Report
UN ends mandate of Ethiopia-Eritrea peacekeeping force
The Associated Press | July 30, 2008
UNITED NATIONS - The U.N. Security Council voted Wednesday to end an 8-year-long peacekeeping mission between Eritrea and Ethiopia despite continuing tensions, a move that the United Nations' chief has warned could lead to a new war.

Council members voted unanimously to withdraw the remaining peacekeepers from what was once a 1,700-strong force monitoring a 620-mile-long buffer zone between the Horn of Africa neighbors.

Belgian Ambassador Jan Grauls told the council that the mission, known as UNMEE, "had become impossible to implement" because Eritrea progressively limited the peacekeeper movements, supply routes and the supply of diesel fuel.

The mission was also undermined by Ethiopia's refusal to accept an independent boundary commission's ruling in 2002 to award the town of Badme to Eritrea, Grauls said.

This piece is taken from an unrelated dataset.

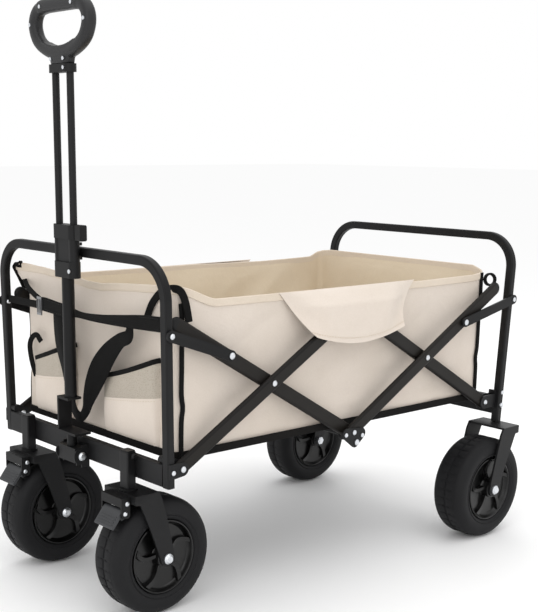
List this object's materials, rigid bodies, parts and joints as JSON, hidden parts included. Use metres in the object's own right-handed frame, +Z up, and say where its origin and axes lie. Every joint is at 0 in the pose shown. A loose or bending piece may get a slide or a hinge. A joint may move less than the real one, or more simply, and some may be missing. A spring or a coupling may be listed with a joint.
{
  "type": "folding camping wagon",
  "caption": "Folding pull wagon with a scissor-sided steel frame, open fabric basket, wide wheels, swivel front casters with brakes and a telescoping pull handle.",
  "frame": {"origin": "on the ground under the middle of the scissor frame", "axes": "+X towards the pull handle, +Y to the cart's left seen from behind, +Z up"},
  "size_m": [0.9505, 0.585, 0.9909],
  "materials": {
    "powder": "satin black powder coat",
    "arm_steel": "satin powder coat, dark graphite",
    "zinc": "bright zinc plated",
    "wheel_tyre": "matt PU tread",
    "wheel_rim": "glossy black moulding",
    "moulded": "matt black moulding",
    "grip_grey": "dark grey moulding",
    "pedal_grey": "mid grey moulding",
    "canvas": "beige woven polyester",
    "base_cloth": "black coated fabric",
    "webbing": "black webbing",
    "buckle": "cast slider"
  },
  "bodies": {
    "front_frame": {"front_hoop": "powder", "front_crossbar": "powder", "caster_posts": "powder", "front_brackets": "powder", "front_bolts": "zinc", "handle_clevis": "powder", "front_webbing": "webbing", "webbing_buckle": "buckle", "closure_strap": "webbing"},
    "arm_a1": {"arms_front_lower": "arm_steel", "rivets_front": "zinc"},
    "arm_a2": {"arms_front_upper": "arm_steel", "front_tips": "moulded"},
    "centre": {"centre_bracket": "powder", "centre_bolts": "zinc"},
    "arm_b1": {"arms_rear_upper": "arm_steel", "rear_tips": "moulded", "rivets_rear": "zinc"},
    "arm_b2": {"arms_rear_lower": "arm_steel"},
    "rear_frame": {"rear_hoop": "powder", "rear_crossbar": "powder", "rear_brackets": "powder", "rear_fork_left": "powder", "rear_fork_right": "powder", "rear_axles": "zinc", "rear_bolts": "zinc"},
    "link_front": {"front_links": "powder"},
    "link_rear": {"rear_links": "powder"},
    "wheel_rl": {"rear_tyre_left": "wheel_tyre", "rear_rim_left": "wheel_rim"},
    "wheel_rr": {"rear_tyre_right": "wheel_tyre", "rear_rim_right": "wheel_rim"},
    "caster_l": {"caster_fork_left": "powder", "caster_axle_left": "zinc", "brake_housing_left": "moulded"},
    "caster_r": {"caster_fork_right": "powder", "caster_axle_right": "zinc", "brake_housing_right": "moulded"},
    "pedal_l": {"brake_pedal_left": "pedal_grey"},
    "pedal_r": {"brake_pedal_right": "pedal_grey"},
    "wheel_fl": {"front_tyre_left": "wheel_tyre", "front_rim_left": "wheel_rim"},
    "wheel_fr": {"front_tyre_right": "wheel_tyre", "front_rim_right": "wheel_rim"},
    "handle": {"handle_tube": "powder", "handle_head": "moulded", "handle_screws": "zinc"},
    "button": {"lock_button": "moulded"},
    "grip": {"grip_rods": "powder", "grip_collar": "moulded", "grip_ring": "grip_grey", "grip_screws": "zinc"},
    "basket": {"basket_left": "canvas", "basket_right": "canvas", "basket_front": "canvas", "basket_rear": "canvas", "basket_floor": "base_cloth", "basket_pockets": "canvas", "corner_hoods": "webbing"}
  },
  "joints": [
    {"name": "fold", "type": "hinge", "parent": "front_frame", "child": "arm_a1", "pos_m": [0.39, 0, 0.267], "axis": [0, 1, 0], "range_deg": [0, 46]},
    {"name": "cross_front", "type": "hinge", "parent": "arm_a1", "child": "arm_a2", "pos_m": [0.195, 0, 0.38], "axis": [0, 1, 0], "range_deg": [-92, 0]},
    {"name": "centre_pivot", "type": "hinge", "parent": "arm_a2", "child": "centre", "pos_m": [0, 0, 0.267], "axis": [0, 1, 0], "range_deg": [0, 46]},
    {"name": "centre_rear_pivot", "type": "hinge", "parent": "centre", "child": "arm_b1", "pos_m": [0, 0, 0.267], "axis": [0, 1, 0], "range_deg": [0, 46]},
    {"name": "cross_rear", "type": "hinge", "parent": "arm_b1", "child": "arm_b2", "pos_m": [-0.195, 0, 0.38], "axis": [0, 1, 0], "range_deg": [-92, 0]},
    {"name": "rear_pivot", "type": "hinge", "parent": "arm_b2", "child": "rear_frame", "pos_m": [-0.39, 0, 0.267], "axis": [0, 1, 0], "range_deg": [0, 46]},
    {"name": "basket_lift", "type": "slide", "parent": "centre", "child": "basket", "axis": [0, 0, 1], "range_m": [0, 0.21309], "deforming": ["basket_left", "basket_right", "basket_front", "basket_rear", "basket_floor", "basket_pockets", "corner_hoods"]},
    {"name": "link_front_pivot", "type": "hinge", "parent": "front_frame", "child": "link_front", "pos_m": [0.41687, 0, 0.48101], "axis": [0, 1, 0], "range_deg": [0, 86]},
    {"name": "link_rear_pivot", "type": "hinge", "parent": "rear_frame", "child": "link_rear", "pos_m": [-0.44174, 0, 0.4704], "axis": [0, 1, 0], "range_deg": [-72, 0]},
    {"name": "rear_wheel_left_spin", "type": "hinge", "parent": "rear_frame", "child": "wheel_rl", "pos_m": [-0.3735, 0.243, 0.1], "axis": [0, 1, 0], "continuous": true},
    {"name": "rear_wheel_right_spin", "type": "hinge", "parent": "rear_frame", "child": "wheel_rr", "pos_m": [-0.3735, -0.243, 0.1], "axis": [0, 1, 0], "continuous": true},
    {"name": "caster_left_swivel", "type": "hinge", "parent": "front_frame", "child": "caster_l", "pos_m": [0.427, 0.1525, 0.222], "axis": [0, 0, 1], "continuous": true},
    {"name": "caster_right_swivel", "type": "hinge", "parent": "front_frame", "child": "caster_r", "pos_m": [0.427, -0.1525, 0.222], "axis": [0, 0, 1], "continuous": true},
    {"name": "front_wheel_left_spin", "type": "hinge", "parent": "caster_l", "child": "wheel_fl", "pos_m": [0.377, 0.1525, 0.1], "axis": [0, 1, 0], "continuous": true},
    {"name": "front_wheel_right_spin", "type": "hinge", "parent": "caster_r", "child": "wheel_fr", "pos_m": [0.377, -0.1525, 0.1], "axis": [0, 1, 0], "continuous": true},
    {"name": "brake_left_press", "type": "hinge", "parent": "caster_l", "child": "pedal_l", "pos_m": [0.453, 0.1525, 0.188], "axis": [0, 1, 0], "range_deg": [0, 20]},
    {"name": "brake_right_press", "type": "hinge", "parent": "caster_r", "child": "pedal_r", "pos_m": [0.453, -0.1525, 0.188], "axis": [0, 1, 0], "range_deg": [0, 20]},
    {"name": "handle_tilt", "type": "hinge", "parent": "front_frame", "child": "handle", "pos_m": [0.4335, 0, 0.247], "axis": [0, 1, 0], "range_deg": [0, 85]},
    {"name": "grip_slide", "type": "slide", "parent": "handle", "child": "grip", "axis": [0.014, 0, 0.9999], "range_m": [-0.2, 0]},
    {"name": "lock_press", "type": "slide", "parent": "handle", "child": "button", "axis": [0, -1, 0], "range_m": [0, 0.0025], "stiffness_N_per_m": 400}
  ],
  "couplings": [
    {"joint": "cross_front", "follows": "fold", "ratio": -2},
    {"joint": "centre_pivot", "follows": "fold", "ratio": 1},
    {"joint": "centre_rear_pivot", "follows": "fold", "ratio": 1},
    {"joint": "cross_rear", "follows": "fold", "ratio": -2},
    {"joint": "rear_pivot", "follows": "fold", "ratio": 1},
    {"joint": "basket_lift", "follows": "fold", "m_per_rad": 0.2648},
    {"joint": "link_front_pivot", "follows": "fold", "ratio": 1.8491},
    {"joint": "link_rear_pivot", "follows": "fold", "ratio": -1.5445}
  ]
}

"The border dispute between Ethiopia and Eritrea remains total, and the United Nations is withdrawing without having been able to assist the two countries in finding a common ground, in spite of having tried all to achieve it," he said.

Mission officials said about 320 peacekeepers remain on the Ethiopian side of the border but most of their colleagues on Eritrean side have already left. They said the "formal liquidation" of the headquarters in Addis Ababa, Ethiopia, and Asmara, Eritrea, would begin Friday.

The mission, which cost about $113 million a year, also has fewer than 400 civilian staffers still in place, mainly responsible for guarding U.N. equipment until it can be evacuated.

Secretary-General Ban Ki-moon, who warned in April of the dangers of ending the mission, wrote the council Monday cautioning that the risk of "a resumption of hostilities, by accident or design, following the withdrawal of UNMEE remains a reality."

Troops from both countries have exchanged gunfire several times in recent months, he said.

Meanwhile, the BBC quoted Meles Zenawi as saying: "The peacekeepers played an important role, but one cannot say that their role was irreplaceable in the sense of maintaining the relative peace along the borders that we now have. So the risks will naturally be increased. But I don't think the fact that the peacekeeping operation is finally terminated will mean that war will start again."

Ban included letters from Ethiopian Foreign Minister Seyoum Mesfin saying the Security Council could have done more to protect the mission and Eritrean Ambassador Araya Desta saying the council should have thrown its weight behind the boundary commission's ruling.

In a statement after the council vote Wednesday, Ban urged the two nations to "break the current stalemate and create conditions necessary for the normalization of their relations, which is key to peace and stability in the region."

Wednesday's resolution demands that Ethiopia and Eritrea comply with their previous agreement "to show maximum restrain and refrain from any threat or use of force against each other, and to avoid provocative military activities."

Eritrea and Ethiopia have been feuding over their border since Eritrea gained independence in 1993 after a 30-year guerrilla war. The U.N. sent in peacekeepers under a 2000 peace agreement that ended a 2 1/2-year border war in which at least 70,000 people died.